M. [X] soutient que depuis qu’il a fait l’acquisition des parcelles N° [Cadastre 15],[Cadastre 13], [Cadastre 6] et [Cadastre 14], il occupe les parcelles [Cadastre 4] et [Cadastre 12] qui sont attenantes à ses biens et forment un tout avec sa propriété, ces parcelles ne sont pas délimitées, il justifie par la production d’attestations de cette occupation paisible non équivoque, continue et publique.
Selon l’article 2258 du code civil la prescription acquisitive est un moyen d’acquérir un bien ou un droit par l’effet de la possession sans que celui qui l’allègue soit obligé d’en rapporter un titre ou qu’on puisse lui opposer l’exception déduite de la mauvaise foi.
L’article 2261 du même code précise que pour pouvoir prescrire, il faut une possession continue et non interrompue, paisible, publique, non équivoque et à titre de propriétaire.
Il appartient à M. [X] qui invoque la prescription trentenaire, de justifier d’une possession publique, paisible, continue et ininterrompue, non équivoque et à titre de propriétaire.
Ainsi que cela ressort de son titre de propriété, M. [H] [X] a acquis les parcelles n° [Cadastre 13], [Cadastre 14], [Cadastre 15] et [Cadastre 6] de [O] [M], par acte du 26 mars 1979.

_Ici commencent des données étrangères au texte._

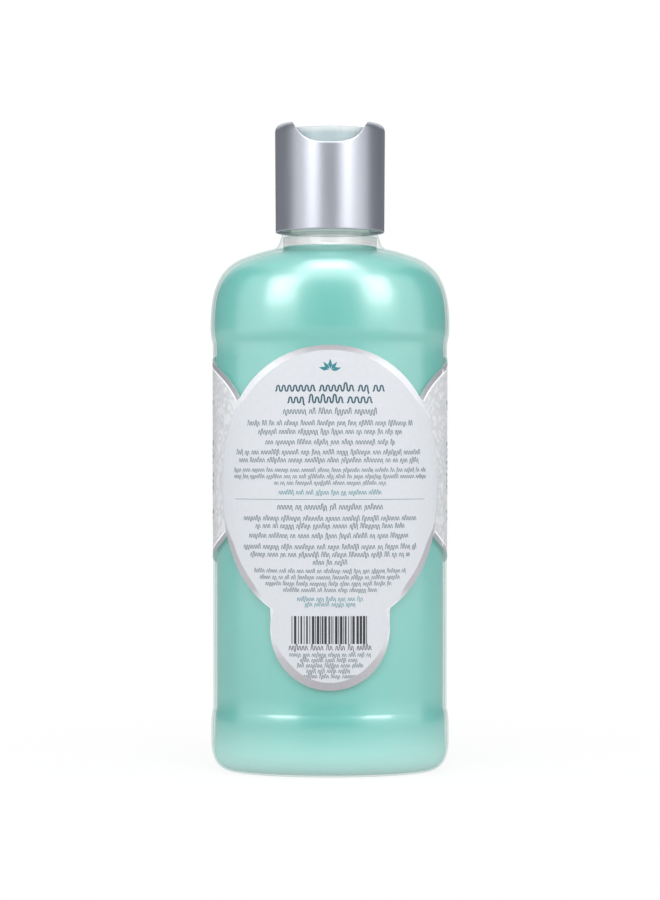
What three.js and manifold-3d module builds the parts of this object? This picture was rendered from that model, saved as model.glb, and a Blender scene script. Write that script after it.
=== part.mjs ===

Il fait valoir que les parcelles [Cadastre 4] et [Cadastre 8] jouxtent ses propres parcelles et forment avec elles une continuité, il produit plusieurs attestations :
– du maire de la commune, indiquant que la parcelle [Cadastre 4] est occupée « gracieusement » par M. [X],
– de voisins, Mme [V], M. [F], M. [A] indiquant que M. [X] occupent les parcelles litigieuses depuis trente et les entretient, ce qui est d’ailleurs confirmé par les photographies produites par les appelantes,
Ces éléments sont de nature à établir le caractère continu, paisible et public de la possession invoquée.
Pour prescrire utilement, doit également être caractérisé un élément intentionnel, la possession doit être non équivoque et à titre de propriétaire.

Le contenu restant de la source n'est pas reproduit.